Five years ago, Jody Hoelle weighed 215 pounds. One day she noticed that her vision was blurry. “I couldn’t read street signs even when I was standing right in front of them.” Tests showed that her eyes were fine—the problem was she was mildly diabetic. “When I heard that, I went white. I felt faint. All I could think of was that I would go blind and lose my limbs.”

“Just Taking a Few Steps Wore Me Out.”
Jody’s doctor told her she could control her condition with diet and exercise, but at first she felt too hopeless to try. “I’d already dieted so many times before and never kept the weight off. It took me a while to try again.” A few weeks later she started trying to eliminate the “garbage” from her diet. “But I didn’t start exercising for two years. I tried a little walking, but it was really hard. I was always tired, both from the diabetes and from carrying around so much weight. Just taking a few steps wore me out.”

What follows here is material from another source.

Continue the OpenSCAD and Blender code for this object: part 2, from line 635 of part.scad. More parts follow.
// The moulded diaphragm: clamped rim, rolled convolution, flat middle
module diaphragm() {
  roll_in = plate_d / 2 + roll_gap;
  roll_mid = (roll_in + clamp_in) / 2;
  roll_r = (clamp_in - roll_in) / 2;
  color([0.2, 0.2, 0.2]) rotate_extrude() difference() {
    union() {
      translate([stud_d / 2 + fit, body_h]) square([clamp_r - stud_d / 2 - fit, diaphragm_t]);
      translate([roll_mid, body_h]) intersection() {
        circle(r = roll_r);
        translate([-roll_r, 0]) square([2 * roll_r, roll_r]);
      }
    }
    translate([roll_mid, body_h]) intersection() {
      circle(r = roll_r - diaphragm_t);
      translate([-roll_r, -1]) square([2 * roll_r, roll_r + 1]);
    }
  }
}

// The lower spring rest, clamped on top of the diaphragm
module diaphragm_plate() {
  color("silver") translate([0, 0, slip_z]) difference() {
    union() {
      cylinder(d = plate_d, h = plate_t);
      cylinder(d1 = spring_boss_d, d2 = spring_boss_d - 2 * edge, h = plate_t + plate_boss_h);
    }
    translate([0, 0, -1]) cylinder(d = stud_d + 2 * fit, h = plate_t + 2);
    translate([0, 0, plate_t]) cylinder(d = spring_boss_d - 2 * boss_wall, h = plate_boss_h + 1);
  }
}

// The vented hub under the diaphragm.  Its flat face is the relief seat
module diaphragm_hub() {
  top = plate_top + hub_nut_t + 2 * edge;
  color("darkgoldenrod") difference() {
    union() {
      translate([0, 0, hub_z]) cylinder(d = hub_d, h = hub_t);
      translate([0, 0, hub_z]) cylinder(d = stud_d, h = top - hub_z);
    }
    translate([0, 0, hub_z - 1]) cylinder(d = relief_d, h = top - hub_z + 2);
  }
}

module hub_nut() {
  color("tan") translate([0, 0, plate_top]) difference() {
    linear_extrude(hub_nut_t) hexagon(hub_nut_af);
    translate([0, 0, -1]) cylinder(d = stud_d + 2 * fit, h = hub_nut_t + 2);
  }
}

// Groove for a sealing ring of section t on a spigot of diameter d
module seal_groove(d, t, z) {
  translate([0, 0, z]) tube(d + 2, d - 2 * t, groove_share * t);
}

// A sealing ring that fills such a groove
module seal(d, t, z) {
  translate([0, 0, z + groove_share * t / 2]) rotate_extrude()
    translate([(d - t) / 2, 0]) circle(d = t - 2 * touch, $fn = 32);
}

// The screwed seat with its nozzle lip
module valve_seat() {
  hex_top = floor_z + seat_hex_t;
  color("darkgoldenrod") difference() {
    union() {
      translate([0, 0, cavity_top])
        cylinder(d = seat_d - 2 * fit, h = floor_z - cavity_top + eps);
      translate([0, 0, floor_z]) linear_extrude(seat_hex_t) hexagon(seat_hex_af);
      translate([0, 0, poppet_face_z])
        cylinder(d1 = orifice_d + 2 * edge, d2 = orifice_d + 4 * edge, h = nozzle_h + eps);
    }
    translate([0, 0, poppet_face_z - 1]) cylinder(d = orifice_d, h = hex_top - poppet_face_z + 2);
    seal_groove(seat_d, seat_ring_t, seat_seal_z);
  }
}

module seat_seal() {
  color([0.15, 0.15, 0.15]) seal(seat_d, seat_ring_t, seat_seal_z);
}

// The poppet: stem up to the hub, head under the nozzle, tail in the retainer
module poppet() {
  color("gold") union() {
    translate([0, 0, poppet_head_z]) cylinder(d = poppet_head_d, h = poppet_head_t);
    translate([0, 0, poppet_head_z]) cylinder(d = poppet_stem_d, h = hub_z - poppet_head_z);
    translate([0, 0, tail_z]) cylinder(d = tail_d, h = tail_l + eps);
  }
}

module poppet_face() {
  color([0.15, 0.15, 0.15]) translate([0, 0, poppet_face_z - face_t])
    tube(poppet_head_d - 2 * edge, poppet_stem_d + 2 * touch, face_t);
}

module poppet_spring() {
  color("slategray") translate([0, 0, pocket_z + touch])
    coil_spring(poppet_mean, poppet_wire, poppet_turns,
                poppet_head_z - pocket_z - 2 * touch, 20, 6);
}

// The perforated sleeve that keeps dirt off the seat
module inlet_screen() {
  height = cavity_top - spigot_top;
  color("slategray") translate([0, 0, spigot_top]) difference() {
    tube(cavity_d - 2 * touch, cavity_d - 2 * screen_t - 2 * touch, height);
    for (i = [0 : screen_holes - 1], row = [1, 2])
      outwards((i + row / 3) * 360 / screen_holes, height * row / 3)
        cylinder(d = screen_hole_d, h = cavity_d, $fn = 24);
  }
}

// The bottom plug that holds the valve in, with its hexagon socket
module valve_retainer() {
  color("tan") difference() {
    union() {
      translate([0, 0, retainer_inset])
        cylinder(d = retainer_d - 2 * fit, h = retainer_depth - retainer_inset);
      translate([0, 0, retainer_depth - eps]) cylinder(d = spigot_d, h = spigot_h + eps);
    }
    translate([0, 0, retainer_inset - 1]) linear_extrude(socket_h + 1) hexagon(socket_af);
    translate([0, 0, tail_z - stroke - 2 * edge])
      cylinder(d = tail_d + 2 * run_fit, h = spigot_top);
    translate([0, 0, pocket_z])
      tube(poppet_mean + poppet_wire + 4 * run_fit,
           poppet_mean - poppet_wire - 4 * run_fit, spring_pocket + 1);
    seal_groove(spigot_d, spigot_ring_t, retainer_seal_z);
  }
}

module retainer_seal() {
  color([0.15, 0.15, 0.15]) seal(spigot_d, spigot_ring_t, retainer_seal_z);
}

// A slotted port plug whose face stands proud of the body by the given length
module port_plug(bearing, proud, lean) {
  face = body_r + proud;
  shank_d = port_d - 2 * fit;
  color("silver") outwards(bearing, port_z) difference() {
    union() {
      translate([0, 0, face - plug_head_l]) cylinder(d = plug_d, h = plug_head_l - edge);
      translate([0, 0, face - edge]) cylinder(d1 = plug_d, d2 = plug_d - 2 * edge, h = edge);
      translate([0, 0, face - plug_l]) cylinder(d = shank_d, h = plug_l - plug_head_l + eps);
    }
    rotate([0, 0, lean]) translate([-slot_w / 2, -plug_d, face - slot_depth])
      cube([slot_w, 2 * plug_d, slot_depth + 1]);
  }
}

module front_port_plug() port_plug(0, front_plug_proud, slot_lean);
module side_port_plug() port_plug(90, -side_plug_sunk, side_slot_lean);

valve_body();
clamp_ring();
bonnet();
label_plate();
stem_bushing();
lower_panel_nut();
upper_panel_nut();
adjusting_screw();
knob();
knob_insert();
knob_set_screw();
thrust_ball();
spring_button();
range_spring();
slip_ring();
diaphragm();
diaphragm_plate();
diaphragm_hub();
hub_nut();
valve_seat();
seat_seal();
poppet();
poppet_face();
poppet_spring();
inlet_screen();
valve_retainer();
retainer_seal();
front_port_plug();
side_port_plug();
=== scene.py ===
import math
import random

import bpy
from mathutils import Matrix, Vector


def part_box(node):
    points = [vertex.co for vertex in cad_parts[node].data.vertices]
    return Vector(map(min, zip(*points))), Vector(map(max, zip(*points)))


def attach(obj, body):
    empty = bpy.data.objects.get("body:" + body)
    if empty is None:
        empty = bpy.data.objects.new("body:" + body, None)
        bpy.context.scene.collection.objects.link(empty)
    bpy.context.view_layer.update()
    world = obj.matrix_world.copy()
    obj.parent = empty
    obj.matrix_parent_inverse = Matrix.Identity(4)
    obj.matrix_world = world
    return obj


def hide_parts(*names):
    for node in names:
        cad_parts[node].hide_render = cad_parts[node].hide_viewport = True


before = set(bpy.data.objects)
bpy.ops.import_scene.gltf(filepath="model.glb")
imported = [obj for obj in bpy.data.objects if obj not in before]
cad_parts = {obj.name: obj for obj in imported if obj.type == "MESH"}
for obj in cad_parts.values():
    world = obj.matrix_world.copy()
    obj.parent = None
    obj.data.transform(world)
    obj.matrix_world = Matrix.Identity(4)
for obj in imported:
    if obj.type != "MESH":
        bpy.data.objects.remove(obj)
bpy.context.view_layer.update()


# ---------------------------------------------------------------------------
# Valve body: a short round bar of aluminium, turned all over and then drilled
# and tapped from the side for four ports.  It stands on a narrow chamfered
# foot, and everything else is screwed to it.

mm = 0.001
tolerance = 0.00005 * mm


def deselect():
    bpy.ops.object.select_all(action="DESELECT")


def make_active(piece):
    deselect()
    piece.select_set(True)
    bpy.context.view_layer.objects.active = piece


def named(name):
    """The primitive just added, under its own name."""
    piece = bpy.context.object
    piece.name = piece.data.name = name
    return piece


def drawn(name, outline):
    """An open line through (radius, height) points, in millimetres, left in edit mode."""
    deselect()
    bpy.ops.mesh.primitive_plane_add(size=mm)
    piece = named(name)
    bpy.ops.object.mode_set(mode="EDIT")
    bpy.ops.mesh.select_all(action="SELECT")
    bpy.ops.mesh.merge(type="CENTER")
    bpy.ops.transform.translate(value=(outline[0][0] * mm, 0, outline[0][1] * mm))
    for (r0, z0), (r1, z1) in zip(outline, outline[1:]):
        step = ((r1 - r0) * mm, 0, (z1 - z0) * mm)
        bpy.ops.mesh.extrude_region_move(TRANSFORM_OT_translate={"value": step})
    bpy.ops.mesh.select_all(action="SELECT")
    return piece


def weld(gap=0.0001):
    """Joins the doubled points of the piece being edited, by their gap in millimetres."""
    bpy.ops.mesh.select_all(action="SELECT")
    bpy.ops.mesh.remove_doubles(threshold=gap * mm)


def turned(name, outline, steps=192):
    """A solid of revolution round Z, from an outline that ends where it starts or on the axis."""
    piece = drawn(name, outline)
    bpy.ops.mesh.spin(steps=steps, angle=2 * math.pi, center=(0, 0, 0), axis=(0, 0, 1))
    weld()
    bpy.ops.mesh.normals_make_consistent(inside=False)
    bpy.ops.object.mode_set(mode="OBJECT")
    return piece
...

In 1996 Jody took a course called “The Better Weigh” at the Loma Linda University Hospital, where she learned how to incorporate exercise into a weight-loss program. But for two more months she was still too discouraged to get started. “Then, one morning, I just woke up and decided to ’just do it.’”

Making a Run for It
She began walking two miles a day and—following the Loma Linda recommendations—running for a few seconds halfway through each walk. “Fear gripped me because I’d feel a sharp pain in my chest for a couple of seconds and I was afraid I was having a heart attack. But I’d read somewhere that you only had to worry about chest pain if it lasted more than a minute. So I just kept walking. And I was exhilarated by the thrill of having run.” It took several months before the chest pain and palpitations went away.

Jody faced other obstacles too. “Several well-meaning friends said they were worried about me exercising, and warned me about the possibility of hurting myself.” Then there was the opposite extreme. “As I waddled down the street, people would laugh at me. They shouted obscenities about my being so obese.”

I’m an Athlete, Not a Dieter
Despite these physical and emotional hurdles, Jody stuck with her exercise program and a low-fat, low-calorie diet. She lost 80 pounds in about 18 months. “At one point, a friend said to me, “you should have been an athlete.” I decided then that was how I was going to define myself rather than as a dieter.”